Weird Politics and Cosmic Horror

by Christopher Hall

Comic horror’s fundamental lesson is that the world is not what it looks like. This thought is given particularly sharp expression in John Langan’s The Fisherman:

‘When I look at things – when I look at people – I think, None of it’s real. It’s all just a mask, like those papier-mâché masks we made for one of our school plays when I was a kid…All a mask…and the million-dollar question is, What’s underneath the mask? If I could break through the mask, if I could make a fist and punch a hole in it…what would I find? Just flesh? Or would there be something more…Maybe whoever, or whatever, is running the show isn’t so nice. Maybe he’s evil, or mad, or bored, disinterested. Maybe we’ve got everything completely wrong, everything, and if we could look through the mask, what we’d see would destroy us.

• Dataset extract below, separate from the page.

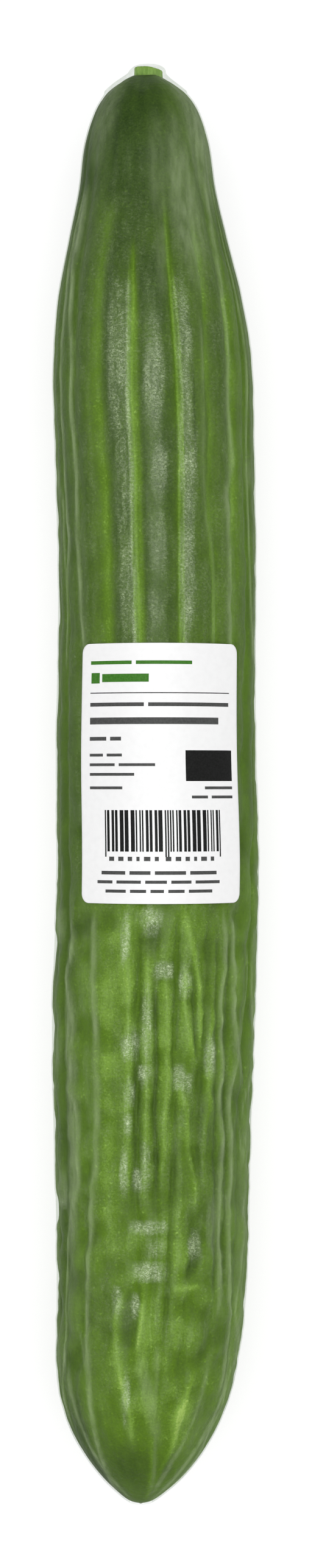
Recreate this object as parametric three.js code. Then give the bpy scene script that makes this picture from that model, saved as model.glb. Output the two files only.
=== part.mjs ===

The speaker here is in grief after his entire family was killed in a traffic accident, and there is a sense that only such large dislocations can jar us out of a sense of the reality of the world around us. There is another sense, however, in which this dislocation is a fundamental condition of modernity. A person in the Middle Ages could stand on a still, firm platform and watch the universe revolve around her. It was obvious the platform was solid and still – she wasn’t moving, was she? – and from that fact many other conclusions could proceed. (This is, of course, a vast over-simplification of the medieval worldview, which, for one thing, very much did believe in non-terrestrial realities. But it remains the case that for a large part of human history the route from perception to conclusion was reasonably short.) Now, not only must we accept that we are, in fact, travelling at tremendous speeds in various directions relative to other objects, but we also do so through space that is curved, though time that slows down the faster we go, and, thanks to quantum mechanics, upon a platform where “solidity” does not mean what we expect. The winners of the Nobel Prize for Physics in 2022 won “for experiments with entangled photons, establishing the violation of Bell inequalities and pioneering quantum information science.” The actual meaning of this is beyond most people – it certainly is beyond me – but the net result is that now one may approach the oracle Google, ask whether the universe is “locally real,” and receive the answer, “No.”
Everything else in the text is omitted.